After all, some 14-year-old boys can be quite adult in size and a helmet can disguise their age, although that was not an issue in the Albury incident.

The increasing use of Automatic Number Plate Recognition by police might also have benefits in reducing unlicensed and under-licensed riding.

Growing unlicensed rider numbers

MUARC says the proportion of unlicensed riders on the road has almost doubled in the past decade.

It is no coincidence that this coincides with tougher and more expensive licensing in most states.jake Dolan racer and learner rider at AMA training road craft age unlicensed

While most riders would agree that tougher licensing and more training is vital, it seems many riders simply find it too time-consuming and expensive to obtain a motorcycle licence.

Instead, they take the risk of riding without a licence and therefore uninsured.

And because they haven’t received proper training, they are crashing!

  1. While i applaud the death of anyone stealing a motorcycle [especially mine] there
    are the consequences to others of stolen vehicles ,especially cars. About time it was not looked at as
    ‘joyriding’ that implies some juvenile ‘high jinks’ but a serious. crime. We dont want to see it reaching
    the horrific heights it did in the uk with riders being subjected to hammer and acid attacks .
    and blatant daylight thefts. Nor mere manslaughter charges for causing death in charge of a stolen vehicle.

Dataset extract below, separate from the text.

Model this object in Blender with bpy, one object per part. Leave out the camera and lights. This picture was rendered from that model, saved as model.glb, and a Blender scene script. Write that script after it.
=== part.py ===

    1. Agree Pete, just as “King hit” / “one punch” was renamed to “coward punch” there needs to be a new less glamorous name for “joyriding”.

    2. I agree. I have always felt that if you commit a crime and someone is seriously injured or killed then the excuse of “I didn’t mean it to happen” should be void. If you commi9t the crime then you did so knowing there could be consequences so it should be looked at as premeditated not accidental.

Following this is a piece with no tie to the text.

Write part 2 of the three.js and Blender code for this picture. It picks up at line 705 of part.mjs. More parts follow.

  2. There may be two arguments regarding availability of licensing and training…
    On one hand – making it expensive and longer to obtain means that only those serious about it with the means will stick at it and may therefore become safer riders.
    …the flip side is, it’s discriminatory and just because you lack the means or the time is no reflection on your future riding ability – and it’s going to make theft or unlicensed riding a tempting option.

    Having grown up in the country, I’m completely against any increases in licensing complexity and cost, be it motorcycle or vehicle.
    The first vehicle I had was a motorcycle, and it was a tool on the farm – used everyday. We learned to respect our limitations and thus ride to our capabilities because we knew it would hurt us as well as others and the loss of the vehicle as a tool would make it worse.
    We are reading in the news daily about primary producers and rural areas doing it tough, so why make things tougher?
    If we want to curb unlicensed riding/driving then make it a subject at school so it’s taught in the learning environment by professionals, instead of in a big rush when the kid is 18 – by parents who probably can’t drive properly themselves.

  3. I thought stealing a car or bike was something from the last century, and modern technology all but made it impossible to start a vehicle without the key?